For e-commerce businesses, the opportunity lies in building cohesion early. Rather than layering tools reactively, invest in systems that scale cleanly. Prioritise checkout performance and payment reliability. Ensure data flows seamlessly across channels.
Growth in 2026 will reward businesses that scale deliberately. The brands that win will not necessarily be the fastest expanding, but those that remove friction consistently and build infrastructure that supports sustainable, connected commerce.
FAQs
What are the biggest e-commerce trends for 2026 in South Africa?
The most significant trends include mobile-first commerce, seamless omnichannel integration, experience-led conversion optimisation and modular systems that support local and international scale. Customers increasingly expect fast, secure and frictionless checkout experiences supported by trusted payment methods.
Why is mobile-first commerce so important for small e-commerce businesses?
Mobile devices are now the primary shopping channel for many South African consumers. Businesses that optimise for mobile checkout, enable digital wallets and reduce friction in payment flows typically see improved conversion rates and stronger repeat purchase behaviour.
What does “connected scale” mean in e-commerce?
Connected scale refers to growing a business without creating fragmentation across systems, channels or data sources. It means integrating online, mobile and in-store environments into a single customer view, supported by aligned inventory, payments and reporting systems.
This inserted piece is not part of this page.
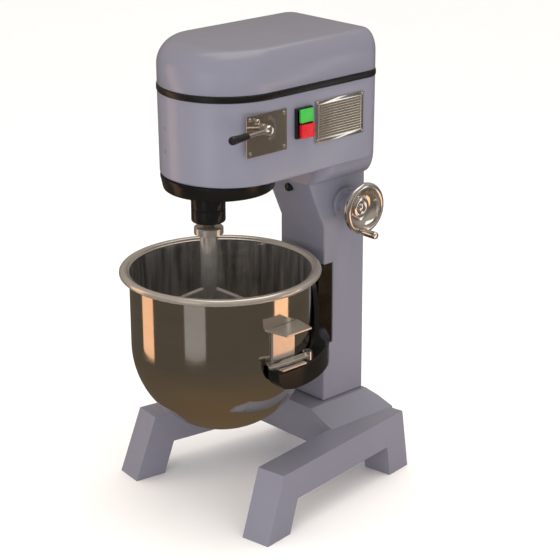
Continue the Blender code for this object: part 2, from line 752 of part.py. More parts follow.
def bowl_brackets(body):
    """The bent handles on the bowl's sides: a wide plate to lift by, and an ear that rests on the yoke."""
    thickness, low, high = 0.0045, 0.3860, 0.4740
    inner, web, handle_tip, ear_tip = 0.190, 0.2055, 0.254, 0.240
    for side, name in ((-1, "bowl_bracket_left"), (1, "bowl_bracket_right")):
        pieces = []
        plates = (
            (name, low, high, web, 0.032, 0.032),
            ("handle", high - thickness, high, handle_tip, 0.046, 0.036),
            ("ear", low, low + thickness, ear_tip, 0.039, 0.035),
        )
        for label, bottom, top, tip, root_half, tip_half in plates:
            outline = [(inner, -root_half), (web, -root_half), (tip, -tip_half), (tip, tip_half),
                       (web, root_half), (inner, root_half)]
            if tip == web:
                outline = [outline[0], outline[1], outline[4], outline[5]]
            outline = [(side * x, BOWL_Y + y) for x, y in outline]
            pieces.append(prism(label, outline, bottom, top, "chrome", body=body if not pieces else None))
        bracket = fuse(*pieces)
        shell = rod("bowl_space", BOWL_RADIUS + 0.0006, 0.37, 0.49, "chrome", (0, BOWL_Y), steps=72)
        node(cut(bracket, shell))


def smooth_step(value):
    value = min(max(value, 0.0), 1.0)
    return value * value * (3 - 2 * value)


def bowl_yoke(body):
    """The black casting that carries the bowl: a thin back plate over two thick arms."""
    inner, outer, thin, back = 0.206, 0.240, 0.217, 0.130 - BOWL_Y
    arm_top, plate_top, chamfer = 0.3855, 0.505, 0.003
    tips = (-0.146, -0.128)
    rings = []

    def station(inside, outside, upper, low, rise):
        high = arm_top + (plate_top - arm_top) * rise
        shelf = arm_top - chamfer / 2 + 0.012 * rise
        return [
            (*inside, low), (*outside, low), (*outside, arm_top - chamfer), (*upper, shelf),
            (*upper, high), (*inside, high),
        ]

    def tip(side, y):
        low = 0.366 if y < -0.14 else 0.345
        return station((side * inner, y), (side * outer, y), (side * (outer - chamfer), y), low, 0)

    for y in tips:
        rings.append(tip(1, y))
    steps = 32
    for k in range(steps + 1):
        turn = math.pi * k / steps
        lean = math.degrees(abs(turn - math.pi / 2))
        reach = min(outer, back / max(math.sin(turn), 0.1))
        rise = 1 - smooth_step((lean - 22) / 34)
        arm = 1 - smooth_step(rise / 0.15)
        slim = reach - chamfer + (thin - reach + chamfer) * smooth_step((lean - 12) / 12)
        waist = slim + (reach - chamfer - slim) * arm
        foot = smooth_step((lean - 20) / 40)
        places = [(r * math.cos(turn), BOWL_Y + r * math.sin(turn)) for r in (inner, reach, waist)]
        rings.append(station(*places, 0.330 + 0.008 * foot, rise))
    for y in reversed(tips):
        rings.append(tip(-1, y))
    node(loft("bowl_yoke", rings, "black_enamel", body))


def lift_slide(body):
    tongue = box("lift_slide", (-0.0295, 0.1303, 0.330), (0.0295, 0.1720, 0.415), "machined_steel", body)
    arm = box("arm", (-0.012, 0.165, 0.352), (0.012, 0.1897, 0.378), "machined_steel")
    node(fuse(tongue, arm))
    nut = box("lift_nut", (-0.020, 0.190, 0.345), (0.020, 0.232, 0.385), "bronze", body, bevel=0.002)
    node(cut(nut, rod("thread", 0.0116, 0.33, 0.40, "bronze", (0, SCREW_Y))))


def lift_drive(screw_body, wheel_body):
    for name, low, front in (("screw_bush_lower", 0.300, 0.187), ("screw_bush_upper", 0.572, 0.160)):
        bush = box(name, (-0.030, front + GAP, low), (0.030, 0.235, low + 0.020), "machined_steel")
        node(cut(bush, rod("bore", 0.0116, low - 0.01, low + 0.03, "bronze", (0, SCREW_Y))))
    node(rod(
        "lift_screw", 0.011, 0.285, 0.6220, "machined_steel", (0, SCREW_Y), body=screw_body
    ))
    teeth, pitch = 16, 0.024
    apex = (0, SCREW_Y, WHEEL_Z)
    bevel_gear("bevel_gear", teeth, pitch, apex, "Z", -1, 0, screw_body)
    bevel_gear("bevel_pinion", teeth, pitch, apex, "X", 1, -math.pi / 2 + math.pi / teeth, wheel_body)
    node(rod(
        "handwheel_shaft", 0.009, 0.0290, 0.1250, "machined_steel", (SCREW_Y, WHEEL_Z), "X",
        body=wheel_body,
    ))
    flange = [
        (0.0097, COLUMN_HALF + GAP), (0.038, COLUMN_HALF + GAP), (0.038, 0.0785), (0.0355, 0.0810),
        (0.026, 0.0820), (0.0225, 0.0850), (0.0215, 0.1000), (0.0097, 0.1000),
    ]
    node(turned("handwheel_flange", flange, "paint", (SCREW_Y, WHEEL_Z), "X"))


def handwheel(body, grip_body):
    rim = arc((0.0505, 0.133), 0.0085, -120, 130, 7)
    profile = [(0.0095, 0.104), (0.017, 0.104), (0.019, 0.110), (0.030, 0.114), (0.040, 0.119)]
    profile += rim
    profile += [
        (0.040, 0.129), (0.030, 0.1215), (0.0245, 0.1200), (0.0235, 0.1245), (0.0215, 0.1265),
        (0.0095, 0.1265),
    ]
    wheel = turned(
        "handwheel", profile, "chrome", (SCREW_Y, WHEEL_Z), "X", 28, body=body
    )
    pin = rod("pin", 0.004, 0.135, 0.188, "chrome", (GRIP_Y, GRIP_Z), "X", 16)
    node(fuse(wheel, pin))
    grip = [
        (0.0046, 0.1425), (0.0070, 0.1425), (0.0080, 0.146), (0.0086, 0.165), (0.0084, 0.184),
        (0.0070, 0.1895), (0.0046, 0.1895),
    ]
    node(turned("handwheel_grip", grip, "chrome", (GRIP_Y, GRIP_Z), "X", 16, body=grip_body))


def clamp(side, name, body):
    """A lever that swings over the bowl's ear and holds it down."""
    x, pivot = 0.219, -0.044
    outline = [
        (x + 0.010, pivot), (x + 0.011, -0.112), (x + 0.008, -0.122), (x + 0.009, -0.149),
        (x + 0.004, -0.156), (x - 0.003, -0.156), (x - 0.004, -0.122), (x - 0.009, -0.112),
        (x - 0.009, pivot),
    ]
    outline = [(side * a, b) for a, b in outline]
    lever = prism(name, outline, 0.3920, 0.3985, "chrome", body=body, bevel=0.0012)
    hub = rod("hub", 0.0105, 0.3858, 0.4040, "chrome", (side * x, pivot))
    node(fuse(lever, hub))


# ---- controls -----------------------------------------------------------------------------------
def gear_lever(body):
    """A shaft through the housing wall, with a crank and pin inside and a hand lever outside."""
    at = (LEVER_Y, LEVER_Z)
    shaft = rod("gear_lever", 0.0062, 0.118, 0.163, "chrome", at, "X", body=body)
    crank = rod("crank", 0.016, 0.116, 0.122, "chrome", at, "X")
    pin = rod("pin", 0.003, 0.106, 0.118, "chrome", (LEVER_Y + 0.012, LEVER_Z), "X", 16)
    hub = rod("hub", 0.0105, 0.1490, 0.1640, "chrome", at, "X")
    start, end = Vector((0.157, LEVER_Y, LEVER_Z)), Vector((0.1810, -0.176, 0.898))
    arm = bar("arm", start, end, 0.0046, 0.0042, "chrome", 16)
    node(fuse(shaft, crank, pin, hub, arm))
    run = (end - start).normalized()
    grip = bar("lever_grip", end + run * GAP, end + run * 0.063, 0.0080, 0.0092, "black_plastic", 20, body)
    node(grip)


def bar(name, start, end, radius, end_radius, finish, steps, body=None):
    """A round bar between two points, with its ends chamfered."""
    run = end - start
    turn = run.to_track_quat("Z", "Y").to_matrix()
    lip = min(0.002, radius * 0.3)
    stations = [
        (0, radius - lip), (lip, radius), (run.length - 2 * lip, end_radius),
        (run.length, end_radius - lip * 1.5),
    ]
    rings = [
        [tuple(start + turn @ Vector((r * math.cos(t), r * math.sin(t), h)))
         for t in (2 * math.pi * k / steps for k in range(steps))]
        for h, r in stations
    ]
    return loft(name, rings, finish, body)


def shift_fork(fork_body, sleeve_body):
    """The fork that the lever's pin lifts, and the sleeve on the main shaft that it moves."""
    low, high = 0.8915, 0.8955
    ring = arc((0, BOWL_Y), 0.030, -110, 110, 14) + arc((0, BOWL_Y), 0.0180, 110, -110, 14)
    fork = prism("shift_fork", ring, low, high, "machined_steel", body=fork_body)
    arm = box("arm", (0.026, -0.100, low), (0.104, -0.078, high), "machined_steel")
    block = box("block", (0.100, -0.095, 0.8840), (0.1135, -0.075, 0.9000), "machined_steel")
    cut(block, box("slot", (0.1045, -0.10, 0.8884), (0.12, -0.07, 0.8956), "machined_steel"))
    stem = rod("stem", 0.006, 0.8935, 0.9450, "machined_steel", (0.060, -0.085), steps=16)
    node(fuse(fork, arm, block, stem))
    bore = MAIN_SHAFT_RADIUS + 0.0005
    sleeve = [
        (bore, 0.8870), (0.024, 0.8870), (0.024, 0.8900), (0.0168, 0.8900), (0.0168, 0.8970),
        (0.024, 0.8970), (0.024, 0.9000), (bore, 0.9000),
    ]
    node(turned("clutch_sleeve", sleeve, "machined_steel", (0, BOWL_Y), steps=20, body=sleeve_body))


def push_button(name, z, face, finish, body):
    low = (BUTTON_BACK, SWITCH_Y[0] + 0.0070, z - 0.0147)
    high = (face, SWITCH_Y[1] - 0.0050, z + 0.0147)
    node(box(name, low, high, finish, body, bevel=0.0015, segments=2))


# ---- the machine --------------------------------------------------------------------------------
def clear_scene():
    for old in list(bpy.data.objects):
        bpy.data.objects.remove(old)


def main():
    clear_scene()
    root = joint("root_frame", 0, 0, 0)
    planetary = joint("planetary_axis", 0, BOWL_Y, 0.7378)
    axes = {
        "middle": joint("gear_middle_axis", 0, BOWL_Y, GEAR_PAIRS[1][2]),
        "high": joint("gear_high_axis", 0, BOWL_Y, GEAR_PAIRS[2][2]),
        "sleeve": joint("sleeve_axis", 0, BOWL_Y, 0.8870),
        "agitator": joint("agitator_axis", *agitator_centre(), 0.677),
        "counter": joint("countershaft_axis", 0, COUNTER_Y, 0.7730),
        "motor": joint("motor_axis", 0, MOTOR_Y, 0.9310),
        "carriage": joint("carriage", 0, BOWL_Y, BOWL_CENTRE_Z),
        "clamp_left": joint("clamp_left_axis", -0.219, -0.044, 0.3858),
        "clamp_right": joint("clamp_right_axis", 0.219, -0.044, 0.3858),
        "screw": joint("screw_axis", 0, SCREW_Y, 0.285),
        "wheel": joint("handwheel_axis", 0.104, SCREW_Y, WHEEL_Z),
        "grip": joint("grip_axis", 0.1425, GRIP_Y, GRIP_Z),
        "lever": joint("lever_axis", HEAD_HALF, LEVER_Y, LEVER_Z),
        "fork": joint("fork_axis", 0.060, -0.085, 0.8935),
        "start": joint("start_axis", BUTTON_BACK, sum(SWITCH_Y) / 2, START_Z),
        "stop": joint("stop_axis", BUTTON_BACK, sum(SWITCH_Y) / 2, STOP_Z),
    }

    base_casting()
    column()
    slide_rails()
    head_housing()
    head_gasket()
    head_hood()
    panels()
    gearbox_plate()
    bearings()
    drive_motor(axes["motor"])
    main_gears((planetary, axes["middle"], axes["high"]))
    countershaft(axes["counter"])
    pulley("countershaft_pulley", COUNTER_Y, COUNTER_SHAFT_RADIUS + GAP, axes["counter"])
    pulley("motor_pulley", MOTOR_Y, 0.0113, axes["motor"])
    v_belt()
    planetary_flange()
    planet_carrier(planetary)
    agitator(axes["agitator"])
    flat_beater(axes["agitator"])
    bowl_shell(axes["carriage"])
    bowl_brackets(axes["carriage"])
    bowl_yoke(axes["carriage"])
    lift_slide(axes["carriage"])
    lift_drive(axes["screw"], axes["wheel"])
    handwheel(axes["wheel"], axes["grip"])
    clamp(-1, "bowl_clamp_left", axes["clamp_left"])
    clamp(1, "bowl_clamp_right", axes["clamp_right"])
    gear_lever(axes["lever"])
    shift_fork(axes["fork"], axes["sleeve"])
    push_button("start_button", START_Z, 0.1605, "green_plastic", axes["start"])
    push_button("stop_button", STOP_Z, 0.1650, "red_plastic", axes["stop"])
    for made in nodes:
        if made.parent is None:
            made.parent = root


main()
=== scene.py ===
"""The look of a commercial stand mixer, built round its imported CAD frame."""

import json
import math

import bmesh
import bpy
from mathutils import Matrix, Vector


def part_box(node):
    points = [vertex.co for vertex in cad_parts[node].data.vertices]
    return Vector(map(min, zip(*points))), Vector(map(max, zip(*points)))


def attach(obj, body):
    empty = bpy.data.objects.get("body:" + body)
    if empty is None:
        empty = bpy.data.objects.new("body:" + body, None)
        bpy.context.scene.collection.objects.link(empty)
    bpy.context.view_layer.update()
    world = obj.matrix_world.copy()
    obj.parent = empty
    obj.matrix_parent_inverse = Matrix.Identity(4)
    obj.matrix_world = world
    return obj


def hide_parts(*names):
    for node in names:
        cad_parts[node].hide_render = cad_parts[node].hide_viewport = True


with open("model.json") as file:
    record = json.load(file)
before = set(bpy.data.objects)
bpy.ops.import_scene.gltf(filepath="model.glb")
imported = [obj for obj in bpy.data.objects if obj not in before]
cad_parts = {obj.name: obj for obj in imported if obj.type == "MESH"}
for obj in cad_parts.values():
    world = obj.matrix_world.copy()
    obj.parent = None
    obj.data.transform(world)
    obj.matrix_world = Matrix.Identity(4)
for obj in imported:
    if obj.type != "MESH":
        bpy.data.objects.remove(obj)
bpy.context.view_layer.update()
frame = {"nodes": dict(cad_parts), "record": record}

BODY = {n: body for body, group in frame["record"]["behaviour"]["bodies"].items() for n in group}
SLOT = {part["node"]: part["material_slot"] for part in frame["record"]["subparts"]}
GAP = 0.0003  # between pieces that touch
SHARP = math.radians(34)  # edges sharper than this are eased or kept sharp

# Cross-sections of the shared axes, in the plane that each axis stands on.
BOWL_AXIS = (0, -0.100)  # x, y of the bowl, the main shaft and the planetary
COUNTER_AXIS = (0, 0.015)  # x, y of the countershaft
LEVER_AXIS = (-0.097, 0.892)  # y, z
WHEEL_AXIS = (0.210, 0.651)  # y, z
GRIP_AXIS = tuple((a + b) / 2 for a, b in zip(*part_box("handwheel_grip")))[1:]  # y, z
PLUG_AXIS = (0, 0.693)  # x, z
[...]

How can smaller merchants improve conversion rates in 2026?
Merchants can improve conversion by combining behavioural analytics with UX optimisation, streamlining checkout flows, offering relevant local payment methods and ensuring reliable payment processing. Reducing payment failures and speeding up refunds also play a significant role in customer retention.
What systems should small e-commerce businesses prioritise?
Businesses should prioritise systems that remove friction, increase conversion or enable scale. This often includes integrated inventory management, a reliable payment gateway, mobile-optimised checkout and automation tools that reduce manual internal processes.